In fact without access to the Cornell web site and its Google map, I’ve reverted to the old ways, and plotted the positions of the fleet on an old weather routing chart of the North Atlantic. (It wouldn’t work with a bigger fleet). The graceful sweep of the fleet down and then across the Atlantic looks fantastic, like the first corner of a motor race with everyone screaming into the first bend together. But you can see that on the Google map of course can’t you.

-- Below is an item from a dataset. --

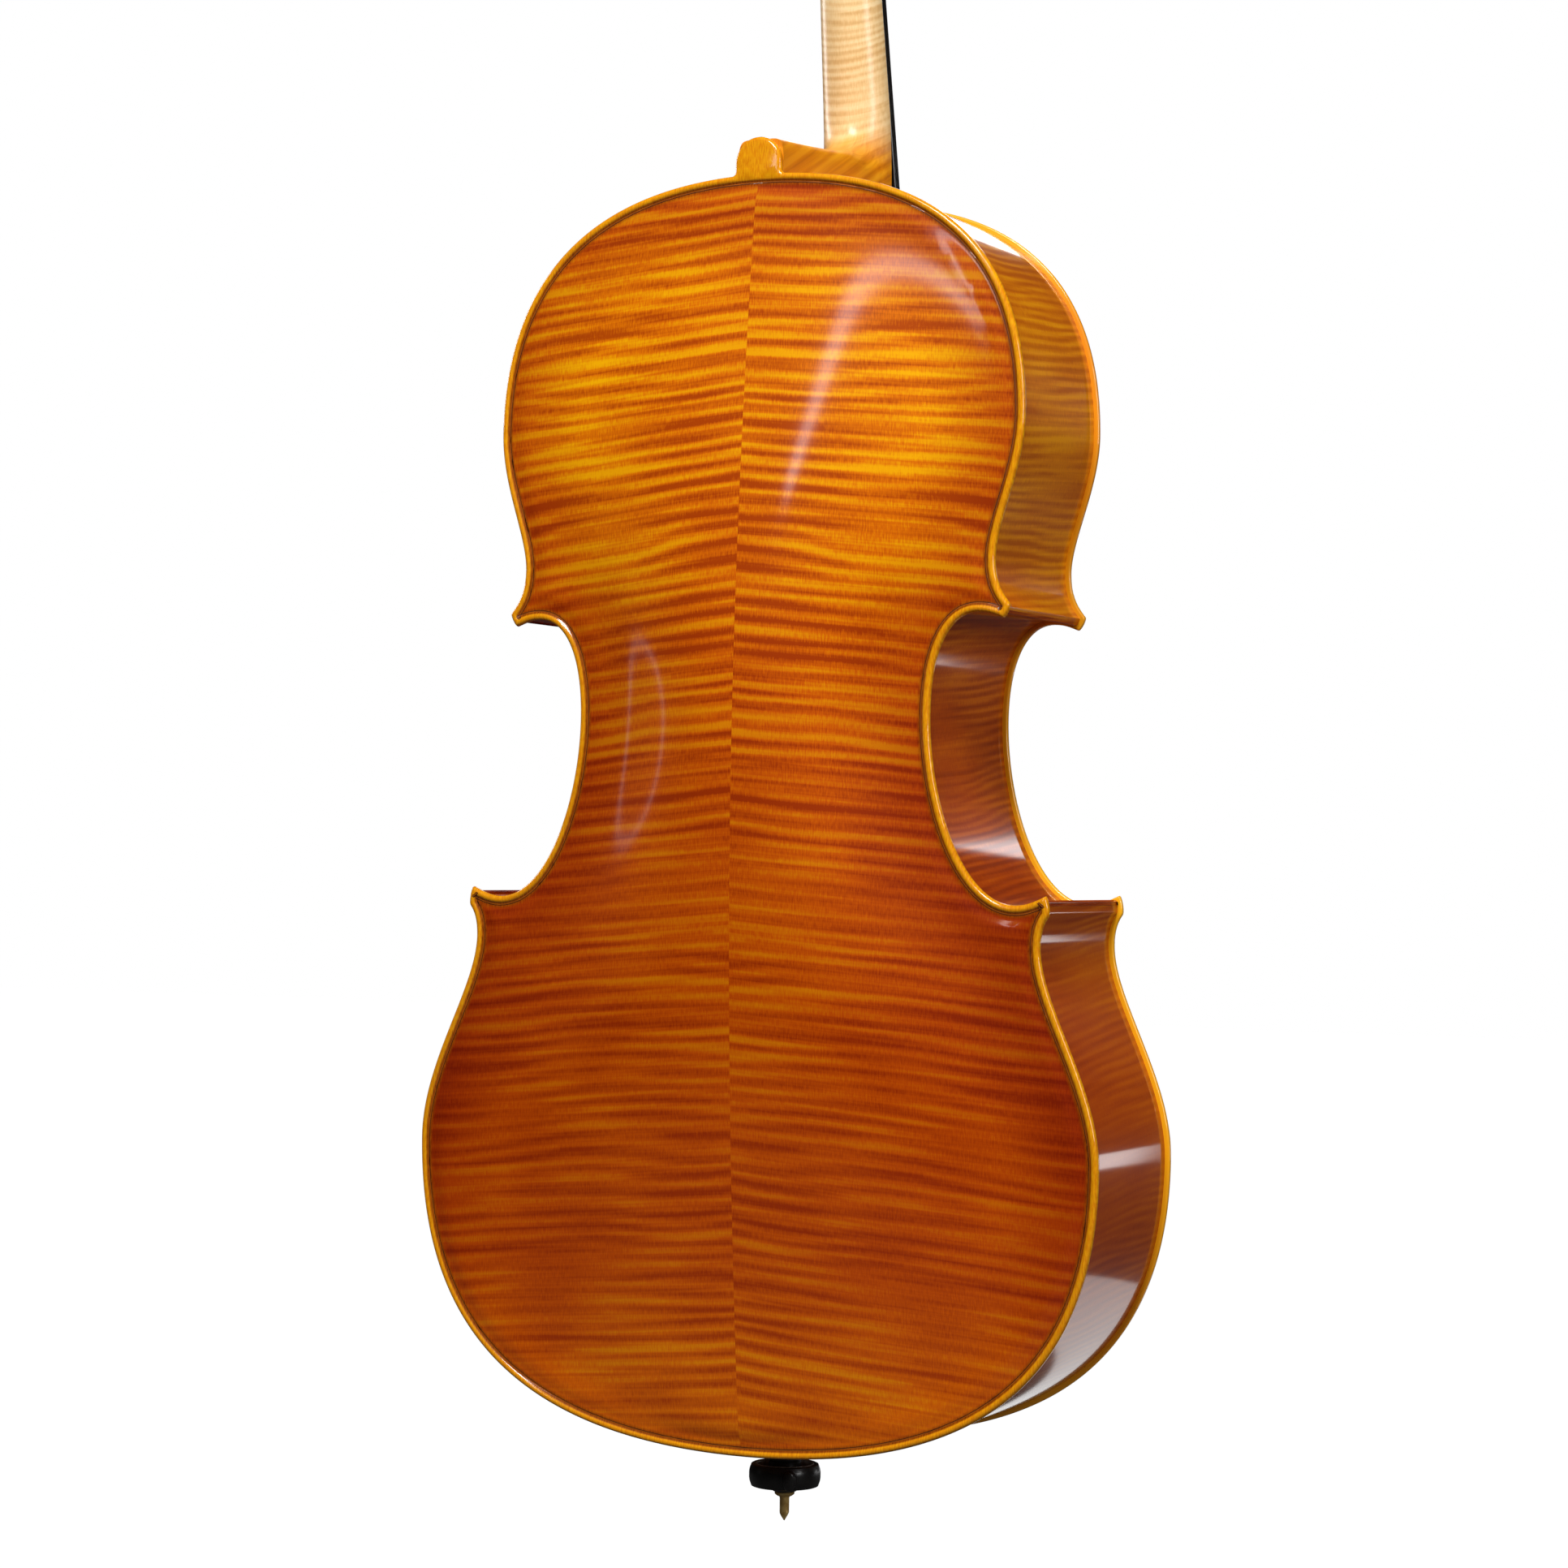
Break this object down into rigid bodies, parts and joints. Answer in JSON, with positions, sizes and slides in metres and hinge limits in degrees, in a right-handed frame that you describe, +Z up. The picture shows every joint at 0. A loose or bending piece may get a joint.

Atlantic sunrise, 30 deg west, 16th Jan, Penny Lane

So the mystery of our positioning having been solved we must return to the task of sailing the ship, and eating. Anna is making Guacamole from the half-ton of avocados purchased in la Palma. Oscar has taken to singing, and Sam back on the Minecraft computer. We’ve also been reading – rather slowly – the book Jonathan Livingstone Seagull which was a present to Sam from my father, and which relates quite well to things like crossing the Atlantic, and is well worth a read for anyone who hasn’t enjoyed it yet. It is also very short.

My brother also sent us the real words of the “Lonely Sea and the Sky” poem, thanks Ants, in about 10 SMS messages which I have concatenated, possibly even in the correct order, but who knows.….

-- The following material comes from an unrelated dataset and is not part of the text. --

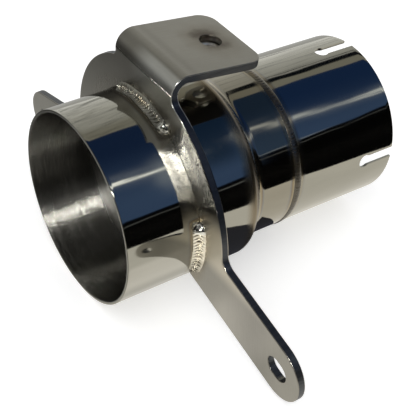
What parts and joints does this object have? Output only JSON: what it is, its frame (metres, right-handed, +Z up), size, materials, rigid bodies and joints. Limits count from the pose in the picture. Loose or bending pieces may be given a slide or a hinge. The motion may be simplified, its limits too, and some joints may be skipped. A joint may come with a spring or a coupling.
{
  "type": "slip-on exhaust adapter",
  "caption": "Straight welded exhaust adapter: plain inlet tube rolled in to a smaller clamp-on outlet with relief slots, and a bent hanger bracket with a nut flange and two slotted arms.",
  "frame": {"origin": "centre of the inlet tube's mouth, on the tube's axis", "axes": "+X along the inlet tube from its mouth to its rear, +Z up to the flange, +Y to the far side"},
  "size_m": [0.1711, 0.2628, 0.1275],
  "materials": {
    "polished_tube": "mirror polished stainless",
    "mill_plate": "satin mill finish stainless",
    "nut_steel": "machined stainless",
    "weld_metal": "rippled weld with heat tint"
  },
  "bodies": {
    "root": {"inlet_tube": "polished_tube", "neck_tube": "polished_tube", "outlet_tube": "polished_tube", "bracket_plate": "mill_plate", "weld_nut": "nut_steel", "neck_weld": "weld_metal", "outlet_weld": "weld_metal", "top_stitch_weld": "weld_metal", "near_stitch_weld": "weld_metal", "far_stitch_weld": "weld_metal", "nut_tack_welds": "weld_metal"}
  },
  "joints": []
}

I must go down to the sea again,
to the lonely sea and the sky.
And all I ask is a tall ship,
and a star to steer her by.
I must go down to the sea again,
for the call of the running tide,
is a wild call and a clear call,
that may not be denied.
And all I ask is a windy day
with the white clouds flying,
and the flung spray and the blown spume,
and the sea-gulls crying.
I must go down to the seas again,
to the vagrant gypsy life,
to the gull’s way and the whale’s way,
where the winds like a whetted knife.

And the wheel’s kick and the wind’s song,
and the white sails shaking,
and a grey mist on the sea’s face,
and a grey dawn breaking.

And that quite well sums up, for those who have been asking, what its like sailing on the Atlantic. I think this poem must have rather inspired Sir Francis Chichester, because he called his book “The lonely sea and the sky”, and that is what made me think of it.

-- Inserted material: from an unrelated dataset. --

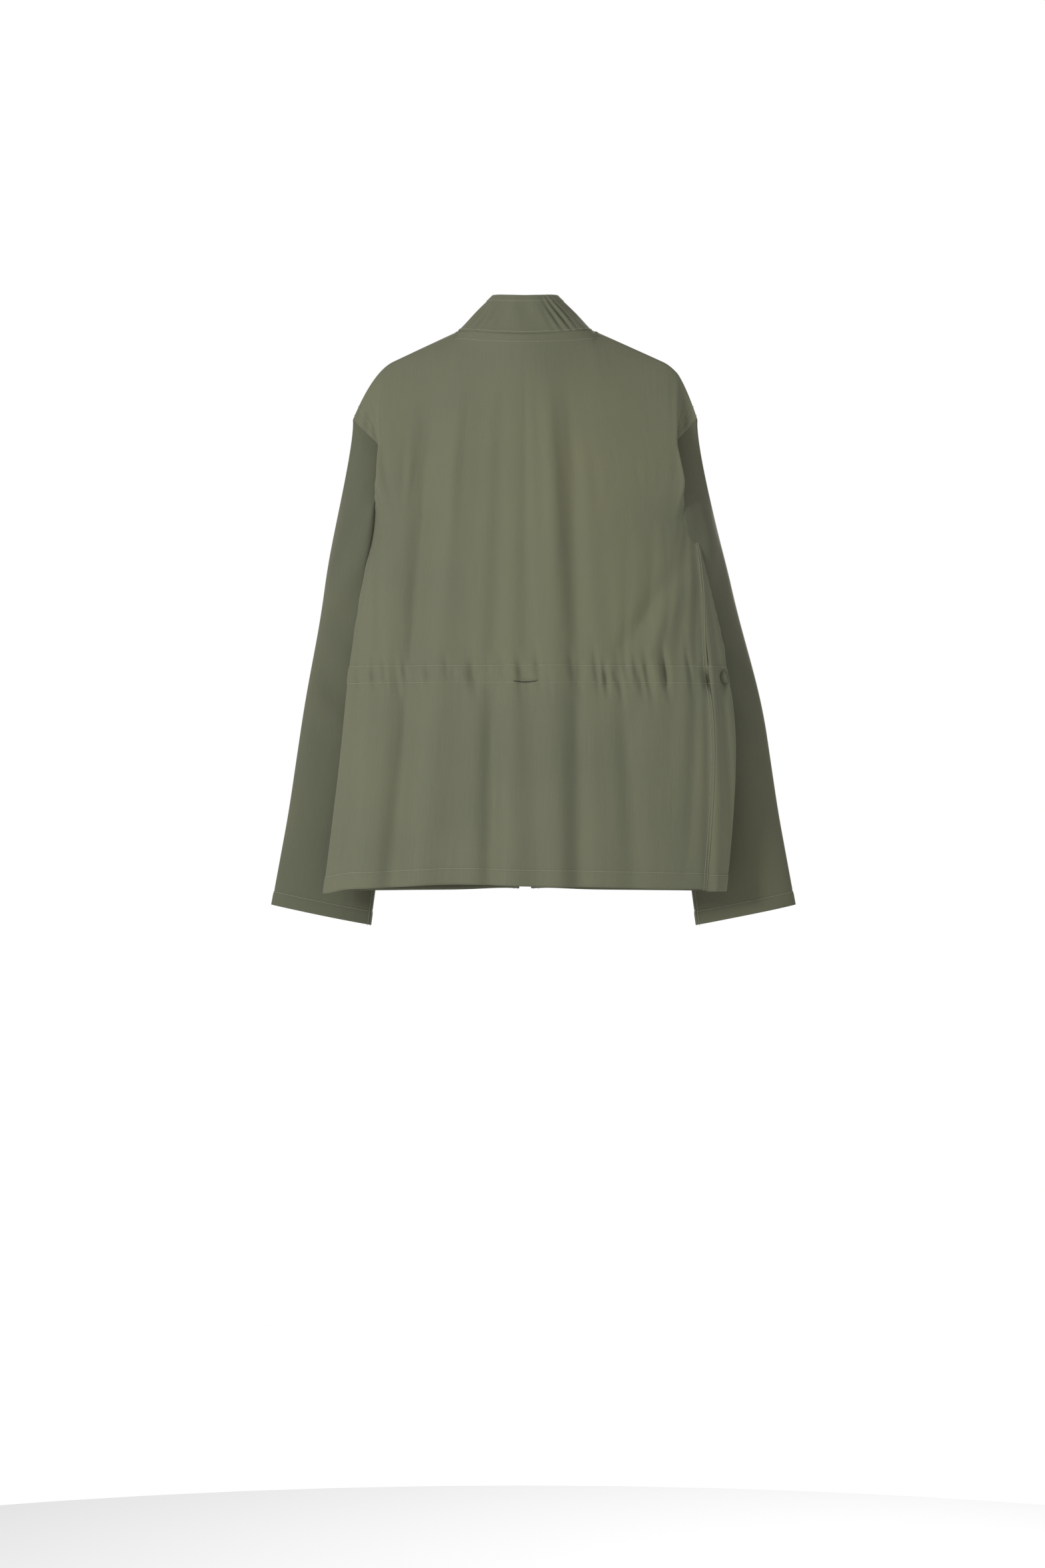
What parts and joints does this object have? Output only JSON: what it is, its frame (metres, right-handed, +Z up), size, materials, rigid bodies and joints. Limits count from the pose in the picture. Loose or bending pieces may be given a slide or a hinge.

Perhaps the most common phrase used on board is: “That’s a big wave”, usually followed by: “And THAT’s a big one”. This game seems to keep people entertained for hours, because most of the waves are, by Mediterranean and Channel standards, quite big. The beauty of it all is this vessel, 24 years old and designed by a feller called Colin Dixon, busily done up by us over the last year or so, and how she takes it all in her stride. The wave comes along, piling up like a wall behind you, and looking like it will flood down and over. But the stern lifts, the boat picks up, and another wave comes scudding by underneath you. No problems, no dramas, she just keeps tramping on and on competently and calmly over Poseidon’s vast domain.

Incidentally I must thank the Cornell team, not only for their help in resolving the tracker issue, but with all the support given while we were working to get ready. The Marina as well, very kindly giving us additional free berthage as a compensation for the slop, the box of fruit and wine to each yacht was a very nice gesture too. In fact the whole welcome in La Palma could not have been bettered.

A trip like this is an undertaking supported by a lot of people. And the trades guys and marine engineers that have helped Anna and I get the boat ready have been a real support, and we literally couldn’t have done it without them. So to Steve the rigger in Palma, Chris in Almerimar, Matt in Gibraltar, the welder chap in La Palma who made the bits I was asking for in my non-existent Spanish, and all the rest of you – you know who you are, who have helped us get this show on the road.

Plus of course Tasos, her old owner from Athens, who treasured her as “Xadi” (Greek for Caress) for 23 years and hoped to find her a good home when he finally felt too old to keep her on. I hope you like this Tasos, she’s at 20°N, 31°W, heading west south west for Martinique, with a new name, a new main, new rigging wire and a water-maker. I wish you were here to see it.
Must go, Guacamole is ready.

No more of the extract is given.